Booker: You call bias the “enemy of accuracy.” How can you address that?

Randle: First, a very standardized repeatable process. Every candidate gets asked the same questions and is scored the same way. Second, get a team member—who isn’t in that department and not in that leadership chain—to assess. Without knowing much about the role, have them assess through the lens of mission, attributes, and overall organizational goals. Third, if you’re interviewing employee referrals, friends or any type of nepotism—put them through the exact same process. Those are some starting points because that’s where bias can make its way in.

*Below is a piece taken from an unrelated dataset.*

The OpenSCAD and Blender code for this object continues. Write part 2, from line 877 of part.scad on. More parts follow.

Sarraille: You rarely see companies train a sales, operations, or marketing leader on how to hire. But suddenly, they’re thrown into a hiring manager role. You have to train people. Brian Decker did this with the Special Forces evaluators. These are Green Berets who’ve been to battle, been in Special Forces for years. Still they trained them on biases so they could self-identify, “Wait a second, I think I’m suffering from the halo effect. I need to reevaluate.” Training also lets you call each other out and say, “I think you’re showing this type of bias.”

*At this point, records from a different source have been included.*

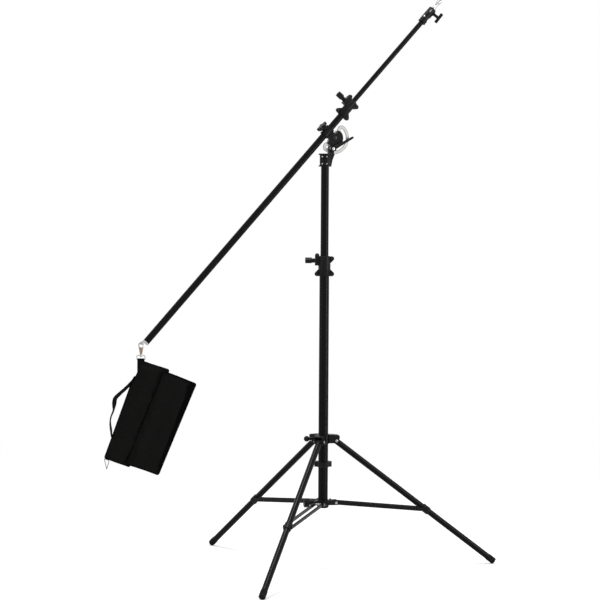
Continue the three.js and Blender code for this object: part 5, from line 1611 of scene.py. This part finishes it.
@dataclass
class Studio:
    """The camera at the photo's place, a pale floor and soft lamps."""

    layout: Layout = Layout()
    azimuth: float = -20.0  # the camera looks along this turned +Y
    distance: float = 8000.0
    lateral: float = -88.0
    height: float = 1421.2
    focal_pixels: float = 2222.0
    principal: Pair = (300.54, 173.34)
    roll: float = 0.365
    sensor: float = 36.0
    room_strength: float = 0.55
    floor_radius: float = 9.0  # m
    floor_lift: float = 0.32  # light added to the floor for the camera alone
    floor_fade: Pair = (1.2, 4.0)  # m from the column, between which the floor turns white
    aim_height: float = 1.1  # m
    # Name; metres to the right, towards the camera and up; size in metres; watts
    lamps: tuple[tuple[str, Triple, Pair, float], ...] = (
        ("key_strip", (3.6, 1.9, 1.6), (0.8, 4.2), 85.0),
        ("fill_strip", (-3.6, 2.2, 1.4), (0.5, 3.6), 17.0),
        ("top_box", (-0.2, 0.0, 4.4), (1.4, 0.8), 70.0),
    )

    def camera(self) -> None:
        """Places the camera: level, and shifted upward so that verticals stay upright."""
        right, ahead = level(self.azimuth)
        middle = PHOTO_SIZE / 2
        data = configure(
            bpy.data.cameras.new("photo_camera"), sensor_width=self.sensor, clip_end=100.0,
            lens=self.focal_pixels * self.sensor / PHOTO_SIZE,
            shift_x=-(self.principal[0] - middle) / PHOTO_SIZE,
            shift_y=(self.principal[1] - middle) / PHOTO_SIZE,
        )
        item = add_object("photo_camera", data)
        foot = np.array([*self.layout.column, self.height])
        item.location = (foot + self.lateral * right - self.distance * ahead) * MM
        item.rotation_euler = (math.pi / 2, 0.0, math.radians(self.azimuth))
        item.rotation_euler.rotate_axis("Z", math.radians(self.roll))
        bpy.context.scene.camera = item

    def lamp(self, name: str, place: Triple, size: Pair, power: float) -> None:
        """Adds a soft box that faces the middle of the stand.

        Args:
            name: the lamp's name.
            place: metres to the right, towards the camera and up.
            size: width and height in metres.
            power: watts.
        """
        right, ahead = level(self.azimuth)
        base = np.array([*self.layout.column, 0.0]) * MM
        spot = base + place[0] * right - place[1] * ahead + place[2] * np.array(UP)
        item = add_object(name, configure(bpy.data.lights.new(name, "AREA"), shape="RECTANGLE",
                                          size=size[0], size_y=size[1], energy=power))
        item.location = spot
        aim = base + self.aim_height * np.array(UP) - spot
        item.rotation_euler = Vector(aim).to_track_quat("-Z", "Y").to_euler()

    def world(self) -> None:
        """A soft grey room that camera, glossy and transmission rays see as white."""
        world = bpy.data.worlds.new("studio")
        bpy.context.scene.world = world
        tree = empty_tree(world)
        rays = add_node(tree, "ShaderNodeLightPath").outputs
        seen = math_node(tree, "MAXIMUM", rays["Is Camera Ray"], rays["Is Glossy Ray"])
        seen = math_node(tree, "MAXIMUM", seen, rays["Is Transmission Ray"])
        room, white = (add_node(tree, "ShaderNodeBackground", Color=linear("#ffffff"),
                                Strength=strength).outputs[0]
                       for strength in (self.room_strength, 1.0))
        mixed = add_node(tree, "ShaderNodeMixShader", Fac=seen, i1=room, i2=white)
        add_node(tree, "ShaderNodeOutputWorld", Surface=mixed.outputs[0])

    def floor(self) -> None:
        """A round pale floor that keeps the stand's shadow and fades to white at its rim."""
        sides = 96
        turn = round_angles(sides)
        ring = stack(np.cos(turn), np.sin(turn), 0.0) * self.floor_radius
        points = np.concatenate([np.zeros((1, 3)), ring / 2, ring])
        fan = [[0, 1 + k, 1 + (k + 1) % sides] for k in range(sides)]
        outer = [[1 + k, 1 + sides + k, 1 + sides + (k + 1) % sides, 1 + (k + 1) % sides]
                 for k in range(sides)]
        item = raw_object("studio_floor", points, fan + outer)
        item.location = (self.layout.column[0] * MM, self.layout.column[1] * MM, -0.0005)
        material = bpy.data.materials.new("painted_floor")
        tree = empty_tree(material)
        place = add_node(tree, "ShaderNodeTexCoord").outputs["Object"]
        distance = add_node(tree, "ShaderNodeVectorMath", {"operation": "LENGTH"}, i0=place)
        camera = add_node(tree, "ShaderNodeLightPath").outputs["Is Camera Ray"]
        fade = mapped(tree, distance.outputs["Value"], self.floor_fade, (0.0, 1.0), "SMOOTHSTEP")
        paint = add_node(tree, "ShaderNodeBsdfDiffuse", Color=linear("#f4f4f3")).outputs[0]
        lift, white = (add_node(tree, "ShaderNodeEmission", Color=linear("#ffffff"),
                                Strength=strength).outputs[0]
                       for strength in (self.floor_lift, 1.0))
        lifted = add_node(tree, "ShaderNodeAddShader", i0=paint, i1=lift).outputs[0]
        near = add_node(tree, "ShaderNodeMixShader", Fac=camera, i1=paint, i2=lifted).outputs[0]
        both = math_node(tree, "MULTIPLY", fade, camera)
        mixed = add_node(tree, "ShaderNodeMixShader", Fac=both, i1=near, i2=white)
        add_node(tree, "ShaderNodeOutputMaterial", Surface=mixed.outputs[0])
        item.data.materials.append(material)

    def build(self) -> None:
        """Sets up the camera, the lamps, the room and the floor."""
        self.camera()
        self.world()
        self.floor()
        for lamp in self.lamps:
            self.lamp(*lamp)
        bpy.context.scene.view_settings.view_transform = "Standard"


def main() -> None:
    """Builds the studio and every sub-assembly."""
    logging.basicConfig(level=logging.INFO, format="%(message)s")
    Studio().build()
    for assembly in (Tripod(), Mast(), TiltHead(), Boom(), Bag()):
        assembly.build()
        LOG.info("%s is done: %d pieces", type(assembly).__name__, len(assembly.pieces))
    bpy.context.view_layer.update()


if __name__ == "__main__":
    main()
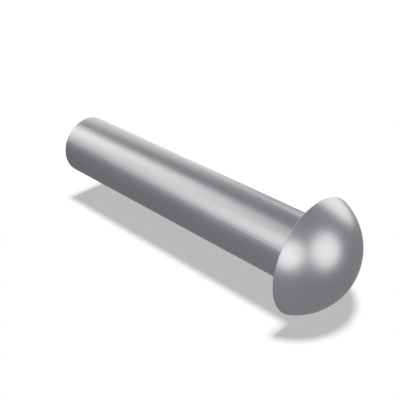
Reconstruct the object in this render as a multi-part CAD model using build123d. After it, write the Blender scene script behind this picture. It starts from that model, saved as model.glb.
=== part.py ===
from build123d import *
import os
from math import atan2, degrees

# A solid round-head rivet, cold headed in one piece from drawn steel wire.
# It stands on the flat end of its tail: Z = 0 is that end face, the shank's axis is +Z,
# and the domed head is on top. Lengths are in millimetres.

# Shank
shank_diameter = 4.0
shank_length = 20.0  # from the tail's end face to the bearing face under the head
tail_edge_radius = 0.03  # the cut end's edge, taken off by tumbling

# Head
head_diameter = 7.0  # across the rounded rim
head_height = 2.4  # from the bearing face to the top of the dome
rim_radius = 0.03  # the rim, between the bearing face and the dome
neck_radius = 0.2  # the fillet under the head, where the shank joins it


def domed_head_outline(radius, height, edge_radius):
    """Return the radius of the dome and the angle, above the horizontal, at which the rim meets it.

    The dome is one arc with its centre on the axis. It is tangent to the rim's small arc, so that
    the rounded rim stays inside the head's diameter and the dome's top is at the head's height.
    """
    rim_reach = radius - edge_radius
    rim_drop = height - edge_radius
    dome_radius = (rim_reach**2 + rim_drop**2 - edge_radius**2) / (2 * (rim_drop - edge_radius))
    meeting_angle = degrees(atan2(dome_radius - rim_drop, rim_reach))
    return dome_radius, meeting_angle


def rivet_half_section():
    """Draw half of the rivet's section, from the middle of the tail round to the top of the head."""
    shank_radius = shank_diameter / 2
    head_radius = head_diameter / 2
    dome_radius, meeting_angle = domed_head_outline(head_radius, head_height, rim_radius)

    with BuildSketch(Plane.XZ) as half_section:
        with BuildLine():
            tail_face = Line((0, 0), (shank_radius - tail_edge_radius, 0))
            tail_edge = JernArc(tail_face @ 1, tail_face % 1, tail_edge_radius, 90)
            shank_side = Line(tail_edge @ 1, (shank_radius, shank_length - neck_radius))
            neck = JernArc(shank_side @ 1, shank_side % 1, neck_radius, -90)
            bearing_face = Line(neck @ 1, (head_radius - rim_radius, shank_length))
            rim = JernArc(bearing_face @ 1, bearing_face % 1, rim_radius, 90 + meeting_angle)
            dome = JernArc(rim @ 1, rim % 1, dome_radius, 90 - meeting_angle)
            Line(dome @ 1, tail_face @ 0)
        make_face()
    return half_section.sketch


rivet = revolve(rivet_half_section(), Axis.Z)

os.makedirs("parts", exist_ok=True)
export_step(rivet, "parts/rivet.step")
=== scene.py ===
import bmesh
import bpy
from math import atan2, cos, pi, radians, sin, tan
from mathutils import Matrix, Vector


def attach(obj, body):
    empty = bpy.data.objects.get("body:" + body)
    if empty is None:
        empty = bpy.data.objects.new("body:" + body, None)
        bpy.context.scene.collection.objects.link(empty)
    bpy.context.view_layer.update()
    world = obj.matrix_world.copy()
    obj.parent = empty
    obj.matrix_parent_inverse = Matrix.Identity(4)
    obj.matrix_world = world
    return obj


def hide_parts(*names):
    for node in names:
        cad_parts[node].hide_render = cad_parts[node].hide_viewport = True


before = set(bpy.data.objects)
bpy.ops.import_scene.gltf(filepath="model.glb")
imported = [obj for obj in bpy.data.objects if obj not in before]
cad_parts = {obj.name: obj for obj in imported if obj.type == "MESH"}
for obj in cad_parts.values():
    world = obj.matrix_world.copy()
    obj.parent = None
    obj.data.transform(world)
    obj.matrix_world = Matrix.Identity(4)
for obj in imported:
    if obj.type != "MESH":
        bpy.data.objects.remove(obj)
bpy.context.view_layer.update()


# The rivet
# It is one piece of drawn steel wire. A header cuts the wire, holds it in a die and upsets its end into
# the domed head, so the shank keeps its drawn skin and runs into the head by a small fillet. The cut end
# is square, and tumbling takes the sharpness off its edge and off the head's rim.
MM = 0.001
SHANK_RADIUS = 2.0 * MM
SHANK_LENGTH = 20.0 * MM
TAIL_EDGE_RADIUS = 0.03 * MM
NECK_RADIUS = 0.2 * MM
HEAD_RADIUS = 3.5 * MM
HEAD_HEIGHT = 2.4 * MM
RIM_RADIUS = 0.03 * MM
TURNED_SEGMENTS = 192
TAIL_FACE_POINTS, TAIL_EDGE_POINTS, SHANK_POINTS, NECK_POINTS = 4, 7, 41, 9
BEARING_FACE_POINTS, RIM_POINTS, DOME_POINTS = 5, 9, 49
WELD_DISTANCE = 0.0005 * MM
LARGE_FACE_WEIGHT = 100

STEEL_COLOUR = (0.326, 0.326, 0.358)
STEEL_EDGE_TINT = (0.75, 0.75, 0.757, 1)
CLOUDS_IN_TONE, MARKS_IN_TONE = 0.07, 0.08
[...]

Booker: What are your thoughts on culture fit?

Randle: It goes back to the personality issue. Fit generally evolves from personality and likeability. But when you’re hiring, you want a culture based on attributes—performance, teamwork, winning, etc. If you focus on evaluating those attributes, you will get the culture and talent you want. If you want a culture of empowered people, then you want people who own the things within their realms and deliver results. Hire for those attributes and that’s the fit you want.

Sarraille: Culture fit should be a question of whether their values align with yours and whether they exhibit those values in their behavior. Regardless of all other circumstances, ask yourself whether they demonstrated those day-to-day behaviors in the interview.

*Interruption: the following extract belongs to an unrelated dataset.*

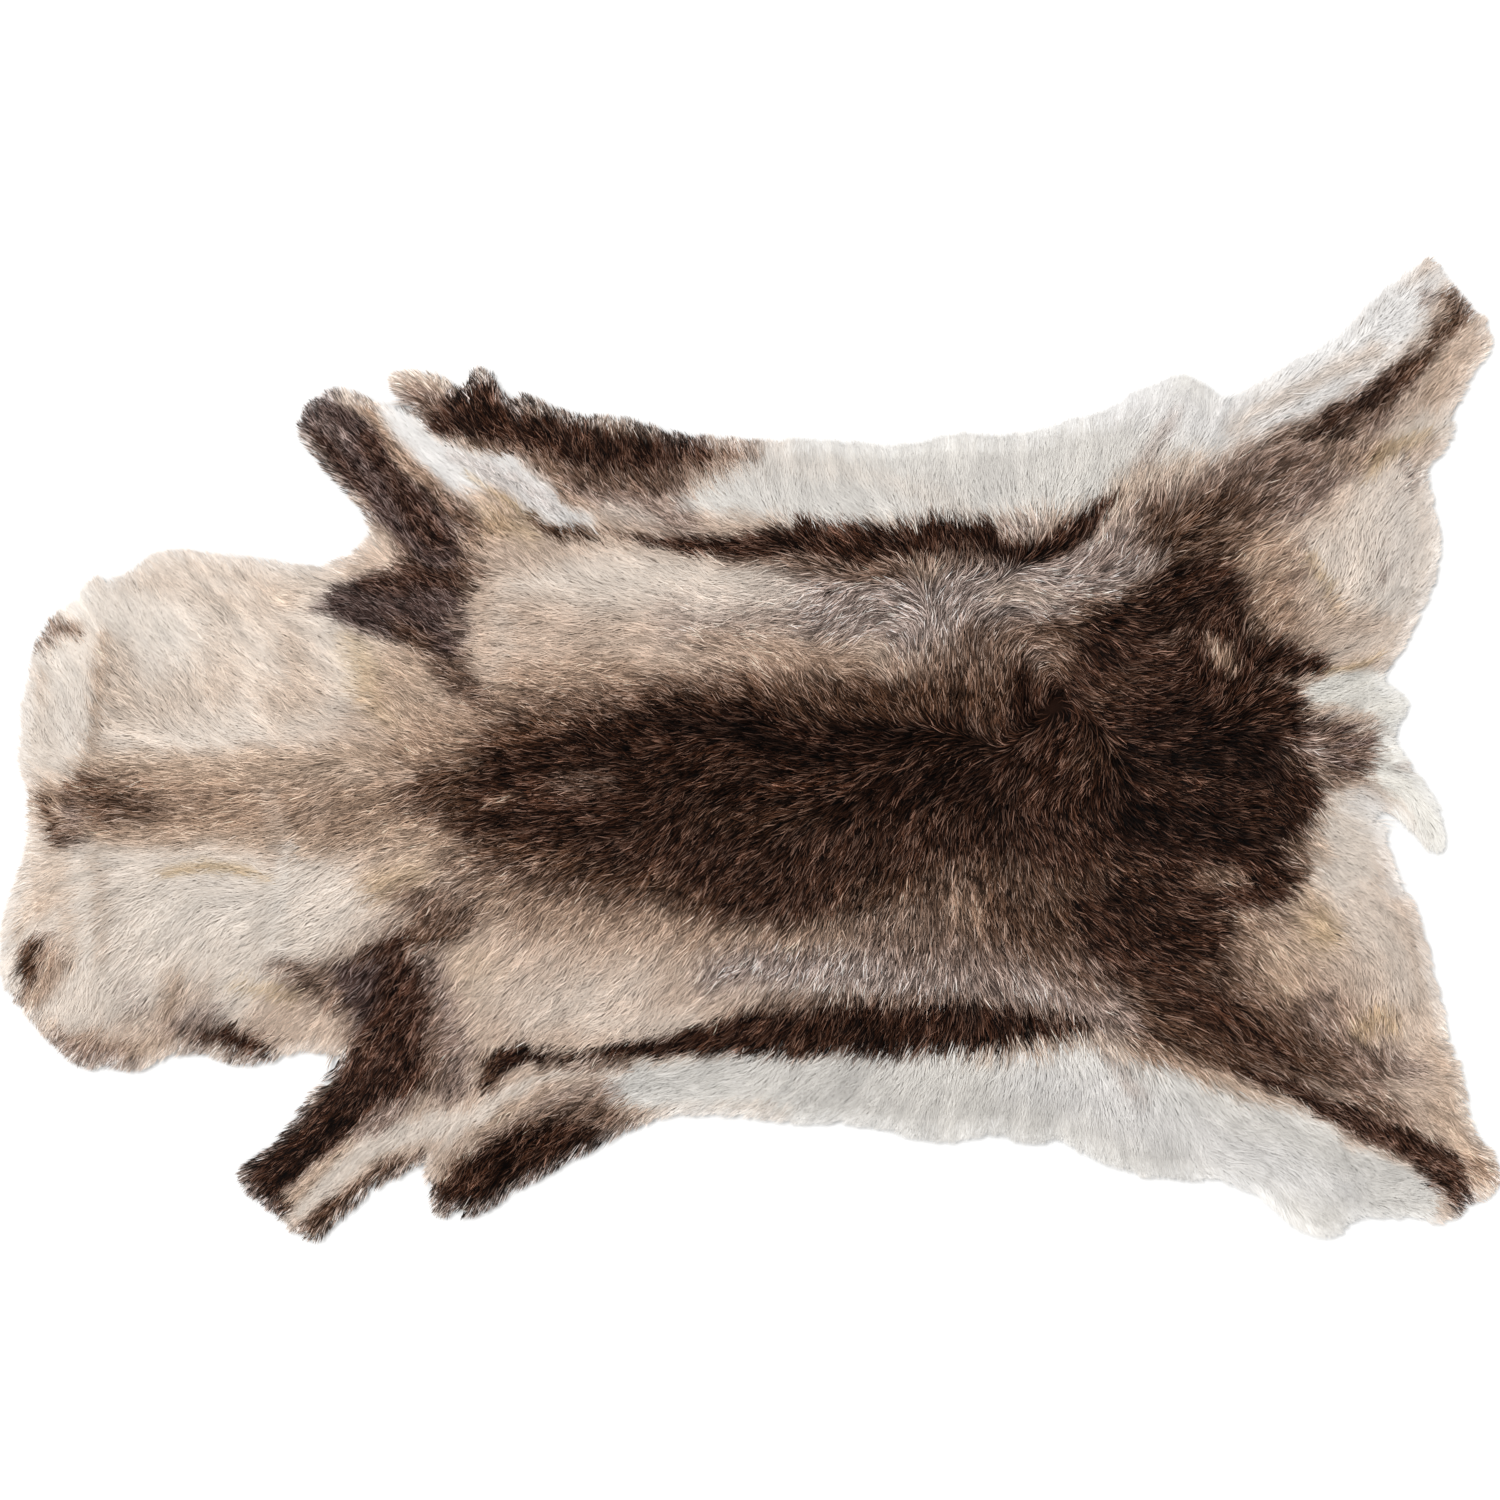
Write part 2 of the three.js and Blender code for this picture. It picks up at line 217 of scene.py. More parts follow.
# which way the hair lies: one row for each guide, with mm along the back, mm to the side, and the
# angle its hair points to, 0 towards the tail and 90 to the animal's right
hairGuides = [
    # neck
    (-605, 26, 118), (-618, -26, 150), (-618, -70, 180), (-600, -131, 205), (-605, -200, 248),
    (-626, -165, 220), (-583, -252, 240), (-548, 113, 125), (-496, 44, 128), (-435, 131, 130),
    (-392, 61, 140), (-522, -9, 175), (-522, -52, 180), (-461, -48, 182), (-435, -96, 180),
    (-496, -174, 235), (-444, -244, 228), (-531, -244, 240), (-392, -157, 215), (-365, -131, 215),
    (-374, -244, 235), (-365, -44, 200), (-348, 26, 165), (-305, 26, 145), (-278, -61, 200),
    # shoulders and forelegs
    (-383, 131, 160), (-331, 131, 155), (-287, 131, 150), (-261, 131, 142), (-235, 113, 178),
    (-339, -200, 230), (-392, -187, 215), (-278, -174, 232), (-357, 278, 130), (-305, 200, 125),
    (-278, 270, 140), (-226, 226, 135), (-392, -357, 225), (-348, -374, 220), (-305, -305, 235),
    # breast flaps
    (-296, 318, 150), (-235, 309, 110), (-131, 270, 103), (-44, 252, 112), (-165, 226, 130),
    (-270, -383, 240), (-235, -374, 230), (-200, -339, 228), (-131, -322, 225), (-165, -287, 212),
    # belly
    (44, 244, 100), (174, 244, 90), (304, 261, 85), (374, 278, 75), (392, 244, 60),
    (-44, -296, 208), (87, -291, 232), (218, -296, 258), (304, -305, 274), (365, -339, 290),
    (435, -331, 330), (496, -383, 310), (566, -383, 345),
    # right flank and its whorl
    (-131, 191, 145), (-44, 178, 155), (87, 178, 135), (218, 191, 120), (218, 178, 95),
    (304, 191, 80), (348, 200, 70), (-200, 44, 170), (-131, 87, 184), (-131, 26, 160),
    (-44, 44, 155), (44, 44, 125), (44, -9, 180), (9, 131, 188), (87, 122, 222),
    (135, 122, 165), (162, 96, 95), (174, 131, 65), (196, 144, 10), (244, 139, -25),
    (287, 131, -10), (291, 161, 50), (283, 146, 20), (196, 165, 110), (291, 87, -45),
    (187, 64, 90), (218, 44, 90),
    # back
    (-200, -26, 185), (-131, -35, 185), (-44, -26, 205), (-44, -70, 232), (87, -96, 245),
    (174, -26, 215), (174, -70, 262), (261, -9, 235), (261, -87, 295), (218, -131, 275),
    (348, 44, 0), (374, -87, 330), (435, -44, 350), (409, 78, 80), (461, -26, -50),
    # left flank
    (-235, -200, 222), (-165, -157, 228), (-44, -183, 230), (44, -183, 240), (131, -183, 262),
    (131, -218, 245), (218, -183, 290), (270, -183, 308), (304, -157, 320), (261, -226, 285),
    # rump, hind legs and tail
    (392, 165, 20), (435, 165, 40), (478, 218, 40), (505, 235, 50), (566, 252, 45),
    (609, 357, 45), (478, 278, 38), (566, 348, 42), (522, 165, 75), (522, 96, 20),
    (566, 131, 50), (470, 78, 45), (478, 44, 15), (518, 17, 25), (522, -8, -10),
    (566, 39, 15), (587, -61, -62), (478, -61, -45), (522, -61, -20), (522, -131, -35),
    (548, -218, -78), (435, -183, -40), (392, -148, -8), (348, -218, -20), (452, -131, -30),
    (478, -218, -55), (478, -287, -28), (566, -322, -40), (592, -287, -10), (618, -383, -35),
    (409, -252, -35), (609, -305, -50),
]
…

Booker: There is an idea in the book cautioning against “fighting the last war.” What does that mean?

Sarraille: Once you have a process that works, you tend to get comfortable and complacent. In Special Operations, I’d be in Iraq for one deployment and then next in Afghanistan. We had to be cautious and remind each other, “Do not fight the last war.” What worked in Iraq doesn’t lead to success in Afghanistan. We knew we had great operators in Iraq and Afghan, but what made them successful is different from an operator who will be successful in 10 years. From a talent perspective, start creating a profile for what might be required five or ten years from now.

Randle: To do that, you need a feedback loop. Special Operations is always asking about the profile we need for the future. Keep asking what you might need several years down the road, keep evolving. If you’re hiring for the problems of today, you’re not prepared for when Covid-19 hits, or the next change in market conditions.

Sarraille: After my second deployment, I was sitting with a Vietnam SEAL who had faced a much more violent war. He said, “You guys are better than us.” At the time, I couldn’t understand that because they’re the generation that got me to enlist and become an officer. Now I understand. When I look at the next generation of SEALs, as proud as I am of my 10 combat deployments—these guys are better than us. They’re better because the process kept evolving for the asymmetric wars that were coming. That same mindset is needed to succeed in the asymmetric business conditions coming our way now.

The conversation has been edited and condensed for clarity.